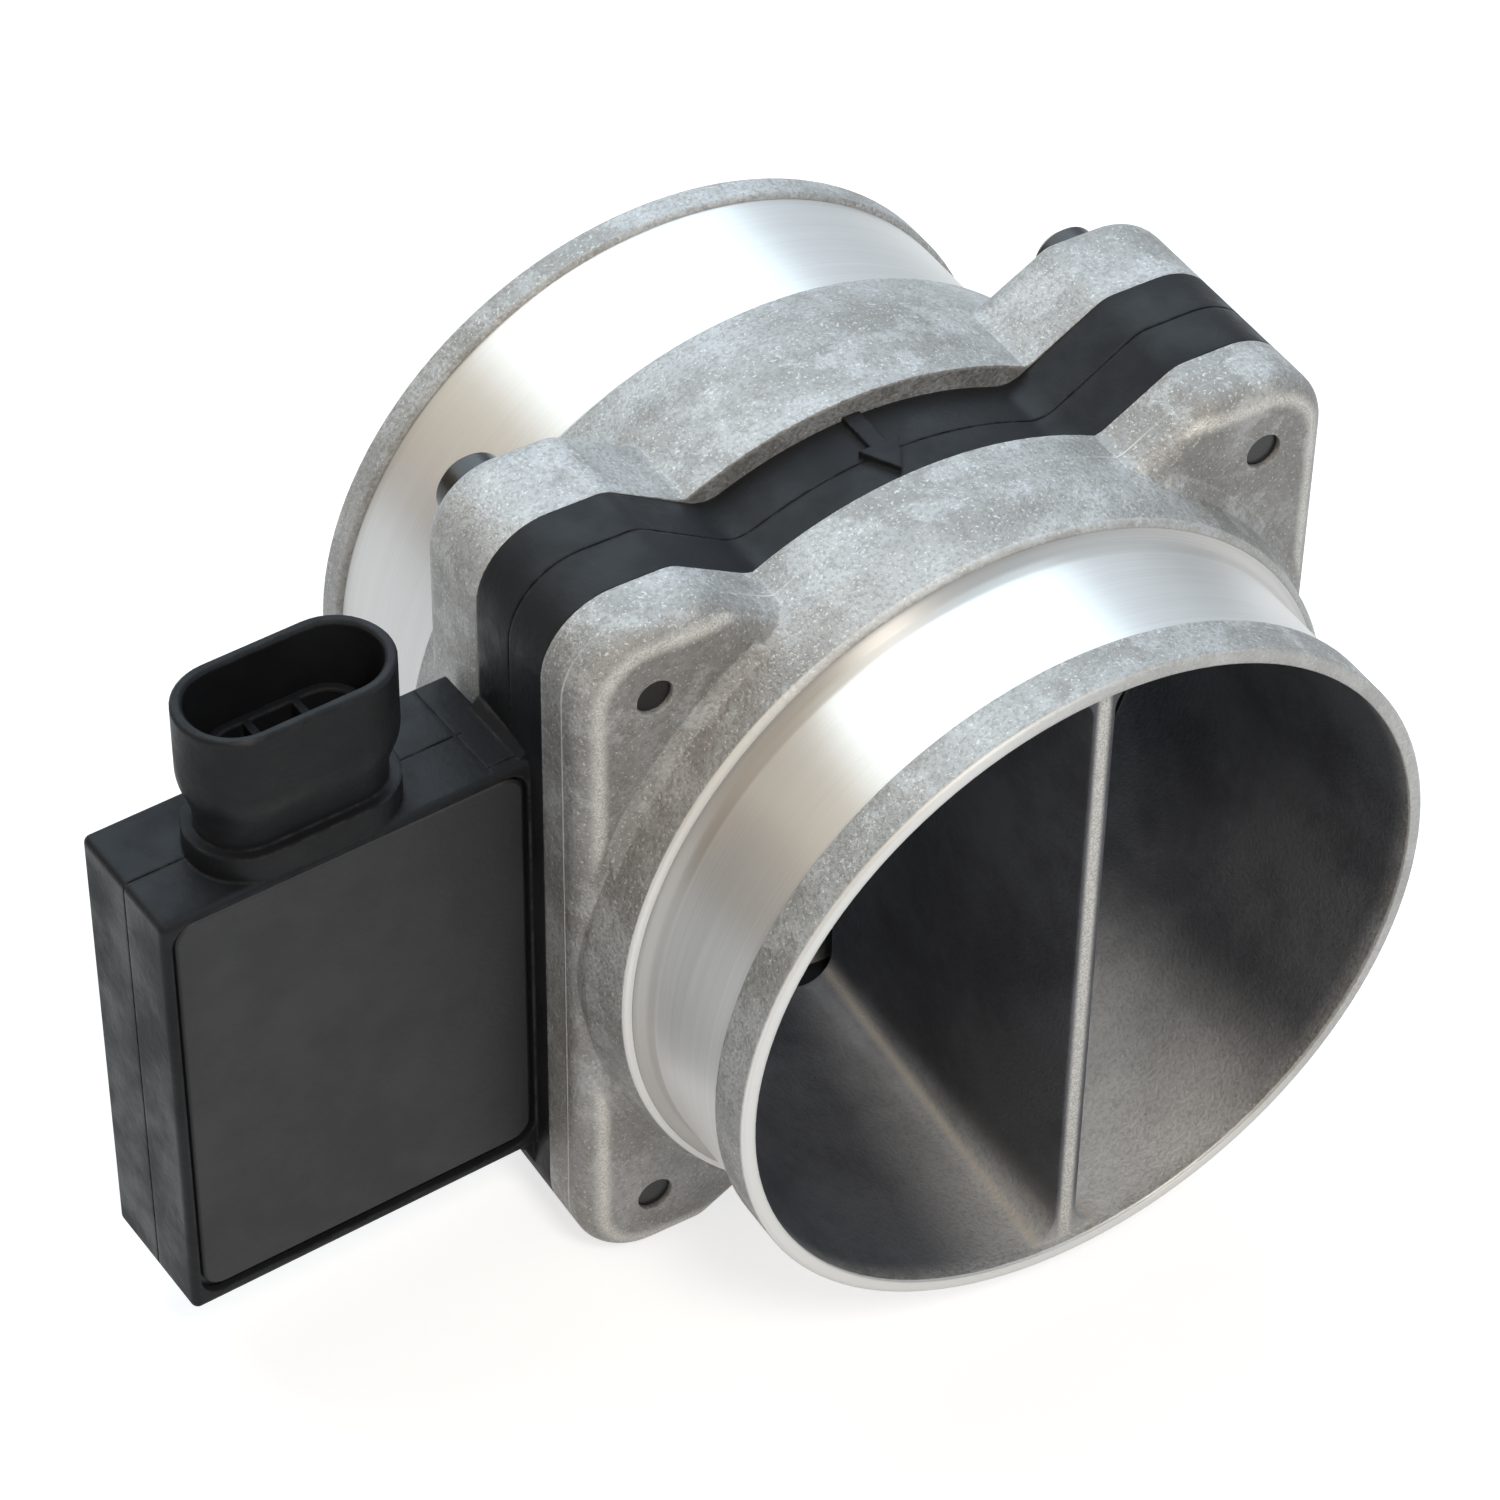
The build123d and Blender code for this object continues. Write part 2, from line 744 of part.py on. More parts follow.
# Lid over the module box
with BuildPart() as module_lid:
    with BuildSketch(module_section(lid_back)):
        add(plate_face(lid_left, lid_right, lid_bottom, lid_top, lid_corner))
    extrude(amount=lid_thickness)
    chamfer(module_lid.edges().group_by(module_across)[0], part_chamfer)

# Bead of sealant under and around the lid
with BuildPart() as lid_sealant:
    with BuildSketch(module_section(ledge)):
        add(plate_face(recess_left, recess_right, recess_bottom, recess_top, recess_corner))
        add(
            plate_face(cavity_left, cavity_right, cavity_bottom, cavity_top, cavity_corner),
            mode=Mode.SUBTRACT,
        )
    extrude(amount=ledge - lid_back)
    with BuildSketch(module_section(lid_back)):
        add(plate_face(recess_left, recess_right, recess_bottom, recess_top, recess_corner))
        add(
            plate_face(lid_left, lid_right, lid_bottom, lid_top, lid_corner),
            mode=Mode.SUBTRACT,
        )
    extrude(amount=lid_back - box_front - bead_sink)

# Heat sink: plate under the board, a tongue through the window, fins in the air
with BuildPart() as heat_sink:
    with BuildSketch(module_section(seat_back)):
        with Locations(((sink_left + sink_right) / 2, (sink_top + sink_bottom) / 2)):
            Rectangle(sink_right - sink_left, sink_top - sink_bottom)
        with Locations(((sink_right + tongue_reach) / 2, 0)):
            Rectangle(tongue_reach - sink_right, 2 * tongue_half)
    extrude(amount=sink_thickness)
    fin_pitch = (2 * tongue_half - fin_thickness) / (fin_count - 1)
    with BuildSketch(module_section(seat_back)):
        with Locations((tongue_reach - fin_length / 2, 0)):
            with GridLocations(1, fin_pitch, 1, fin_count):
                Rectangle(fin_length, fin_thickness)
    extrude(amount=-fin_height)

# Circuit board bonded to the heat sink
with BuildPart() as circuit_board:
    with BuildSketch(module_section(sink_front)):
        add(plate_face(board_left, board_right, board_bottom, board_top, 1.0))
    extrude(amount=board_thickness)

# Parts soldered on the board
with BuildPart() as control_chip:
    with BuildSketch(module_section(board_front)):
        with Locations(((board_left + board_right) / 2 - chip_side / 4, board_bottom + chip_side * 1.7)):
            Rectangle(chip_side, chip_side)
    extrude(amount=chip_height)
    chamfer(control_chip.edges().group_by(module_across)[0], part_chamfer)

transistor_along = (
    -connector_out - terminal_pitch - (blade_width + transistor_side) / 2 - transistor_gap
)
with BuildPart() as power_transistor:
    with BuildSketch(module_section(board_front)):
        with Locations((transistor_along, board_top - transistor_side * 1.4)):
            Rectangle(transistor_side, transistor_side)
    extrude(amount=transistor_height)
    chamfer(power_transistor.edges().group_by(module_across)[0], part_chamfer)

with BuildPart() as capacitors:
    with BuildSketch(module_section(board_front)):
        with Locations((board_right - capacitor_radius * 3, board_bottom + capacitor_radius * 3)):
            with GridLocations(capacitor_radius * 3, 1, 3, 1):
                Circle(capacitor_radius)
    extrude(amount=capacitor_height)
    chamfer(capacitors.edges().group_by(module_across)[0], part_chamfer)


def terminal_blade(order):
    """Terminal: a foot on the board, a jog clear of its edge, and a blade into the socket."""
    jog_z = board_top + jog_clearance
    half = blade_thickness / 2
    with BuildPart(mode=Mode.PRIVATE) as blade:
        with BuildSketch(module_end(order * terminal_pitch - connector_out - blade_width / 2)):
            with BuildLine():
                Polyline(
                    (board_front - blade_thickness, board_top - foot_length),
                    (board_front, board_top - foot_length),
                    (board_front, jog_z),
                    (connector_across + half, jog_z),
                    (connector_across + half, socket_floor + blade_height),
                    (connector_across - half, socket_floor + blade_height),
                    (connector_across - half, jog_z + blade_thickness),
                    (board_front - blade_thickness, jog_z + blade_thickness),
                    close=True,
                )
            make_face()
        extrude(amount=blade_width)
        chamfer(blade.edges().group_by(Axis.Z)[-1], part_chamfer)
    return blade.part


terminal_shapes = [terminal_blade(order) for order in (-1, 0, 1)]

with BuildPart() as terminal_1:
    add(terminal_shapes[0])

with BuildPart() as terminal_2:
    add(terminal_shapes[1])

with BuildPart() as terminal_3:
    add(terminal_shapes[2])

# Heights of the six leads: two for each heated element and two for the temperature bead
lead_heights = (
    heated_offset + heated_spread,
    heated_offset - heated_spread,
    bead_spread,
    -bead_spread,
    -heated_offset + heated_spread,
    -heated_offset - heated_spread,
)

# Carrier: moulded block on the tongue that holds the leads in the left passage
with BuildPart() as element_carrier:
    with BuildSketch(module_section(sink_front)):
        with Locations(((carrier_back + carrier_reach) / 2, 0)):
            Rectangle(carrier_reach - carrier_back, 2 * tongue_half)
    extrude(amount=sink_front - window_front - window_clearance)
    tip_edges = element_carrier.edges().filter_by(module_across).group_by(module_along)[-1]
    fillet(tip_edges, lead_size)
    with BuildSketch(module_end(carrier_back)):
        for height in lead_heights:
            with Locations((lead_level, height)):
                Rectangle(lead_size, lead_size)
    extrude(amount=carrier_reach - carrier_back, mode=Mode.SUBTRACT)


def lead_bar(height):
    """Square lead from its pad on the board, through the carrier, to the element."""
    with BuildPart(mode=Mode.PRIVATE) as lead:
        with BuildSketch(module_end(board_right - lead_overlap)):
            with Locations((lead_level, height)):
                Rectangle(lead_size, lead_size)
        extrude(amount=element_reach + lead_overlap - board_right)
    return lead.part


lead_shapes = [lead_bar(height) for height in lead_heights]

with BuildPart() as element_lead_1:
    add(lead_shapes[0])

with BuildPart() as element_lead_2:
    add(lead_shapes[1])

with BuildPart() as element_lead_3:
    add(lead_shapes[2])

with BuildPart() as element_lead_4:
    add(lead_shapes[3])

with BuildPart() as element_lead_5:
    add(lead_shapes[4])

with BuildPart() as element_lead_6:
    add(lead_shapes[5])

# Sensing elements across the lead tips
with BuildPart() as heated_element_1:
    with BuildSketch(module_end(element_reach)):
        with Locations((lead_level, heated_offset)):
            Rectangle(lead_size, heated_side)
    extrude(amount=heated_side)

with BuildPart() as heated_element_2:
    with BuildSketch(module_end(element_reach)):
        with Locations((lead_level, -heated_offset)):
            Rectangle(lead_size, heated_side)
    extrude(amount=heated_side)

with BuildPart() as air_temperature_element:
    with BuildSketch(module_end(element_reach)):
        with Locations((lead_level, 0)):
            Circle(bead_radius)
    extrude(amount=bead_length)
    chamfer(air_temperature_element.edges().group_by(module_along)[-1], bead_radius / 3)

nodes = {
    "outlet_housing": outlet_housing,
    "inlet_housing": inlet_housing,
    "sensor_body": sensor_body,
    "outlet_seal": outlet_seal,
    "inlet_seal": inlet_seal,
    "housing_screws": housing_screws,
    "module_lid": module_lid,
    "lid_sealant": lid_sealant,
    "heat_sink": heat_sink,
    "circuit_board": circuit_board,
    "control_chip": control_chip,
    "power_transistor": power_transistor,
    "capacitors": capacitors,
    "terminal_1": terminal_1,
    "terminal_2": terminal_2,
    "terminal_3": terminal_3,
    "element_carrier": element_carrier,
    "element_lead_1": element_lead_1,
    "element_lead_2": element_lead_2,
    "element_lead_3": element_lead_3,
    "element_lead_4": element_lead_4,
    "element_lead_5": element_lead_5,
    "element_lead_6": element_lead_6,
    "heated_element_1": heated_element_1,
    "heated_element_2": heated_element_2,
    "air_temperature_element": air_temperature_element,
}

os.makedirs("parts", exist_ok=True)
for name, builder in nodes.items():
    builder.part.label = name
    export_step(builder.part, "parts/" + name + ".step")
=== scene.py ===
import bpy
import json
from mathutils import Matrix, Vector


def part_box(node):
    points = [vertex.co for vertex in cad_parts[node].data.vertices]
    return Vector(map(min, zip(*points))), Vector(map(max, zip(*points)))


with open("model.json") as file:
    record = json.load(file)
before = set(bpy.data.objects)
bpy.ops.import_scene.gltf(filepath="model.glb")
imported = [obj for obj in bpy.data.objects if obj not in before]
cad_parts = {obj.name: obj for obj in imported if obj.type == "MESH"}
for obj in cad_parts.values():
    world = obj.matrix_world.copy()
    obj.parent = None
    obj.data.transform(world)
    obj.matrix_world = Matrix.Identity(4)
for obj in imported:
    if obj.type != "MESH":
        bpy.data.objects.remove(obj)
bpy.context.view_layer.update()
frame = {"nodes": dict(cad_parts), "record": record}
scene = bpy.context.scene

# Places read from the CAD nodes, in metres
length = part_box("inlet_housing")[1].y
floor_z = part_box("outlet_housing")[0].z

# Spans along the bore, in metres: the outlet's, then the inlet's
BANDS = ((0.0066, 0.0239), (length - 0.0272, length - 0.0042))
STEP_RINGS = ((0.0235, 0.0246), (length - 0.0276, length - 0.0267))
RUN_OUTS = ((0.0216, 0.0240), (length - 0.0273, length - 0.0249))
EAR_FACES = ((0.0305, 0.0322), (length - 0.0369, length - 0.0352))
PARTING_LINE = (0.03540, 0.03570)

# Spans of distance from the bore's axis, in metres
BAND_RADII = (0.0489, 0.0511)
STEP_RADII = (0.0511, 0.0521)
LIP_RADII = (0.0476, 0.0479)
BORE_RADII = (0.0478, 0.0482)

# The flanges' outline is a square of this half size with rounded corners round it
FLANGE_CORNER = 0.0437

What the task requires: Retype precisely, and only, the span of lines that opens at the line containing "for name, builder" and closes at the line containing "PARTING_LINE = (0.03540, 0.03570)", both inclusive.

Correct output:
for name, builder in nodes.items():
    builder.part.label = name
    export_step(builder.part, "parts/" + name + ".step")
=== scene.py ===
import bpy
import json
from mathutils import Matrix, Vector


def part_box(node):
    points = [vertex.co for vertex in cad_parts[node].data.vertices]
    return Vector(map(min, zip(*points))), Vector(map(max, zip(*points)))


with open("model.json") as file:
    record = json.load(file)
before = set(bpy.data.objects)
bpy.ops.import_scene.gltf(filepath="model.glb")
imported = [obj for obj in bpy.data.objects if obj not in before]
cad_parts = {obj.name: obj for obj in imported if obj.type == "MESH"}
for obj in cad_parts.values():
    world = obj.matrix_world.copy()
    obj.parent = None
    obj.data.transform(world)
    obj.matrix_world = Matrix.Identity(4)
for obj in imported:
    if obj.type != "MESH":
        bpy.data.objects.remove(obj)
bpy.context.view_layer.update()
frame = {"nodes": dict(cad_parts), "record": record}
scene = bpy.context.scene

# Places read from the CAD nodes, in metres
length = part_box("inlet_housing")[1].y
floor_z = part_box("outlet_housing")[0].z

# Spans along the bore, in metres: the outlet's, then the inlet's
BANDS = ((0.0066, 0.0239), (length - 0.0272, length - 0.0042))
STEP_RINGS = ((0.0235, 0.0246), (length - 0.0276, length - 0.0267))
RUN_OUTS = ((0.0216, 0.0240), (length - 0.0273, length - 0.0249))
EAR_FACES = ((0.0305, 0.0322), (length - 0.0369, length - 0.0352))
PARTING_LINE = (0.03540, 0.03570)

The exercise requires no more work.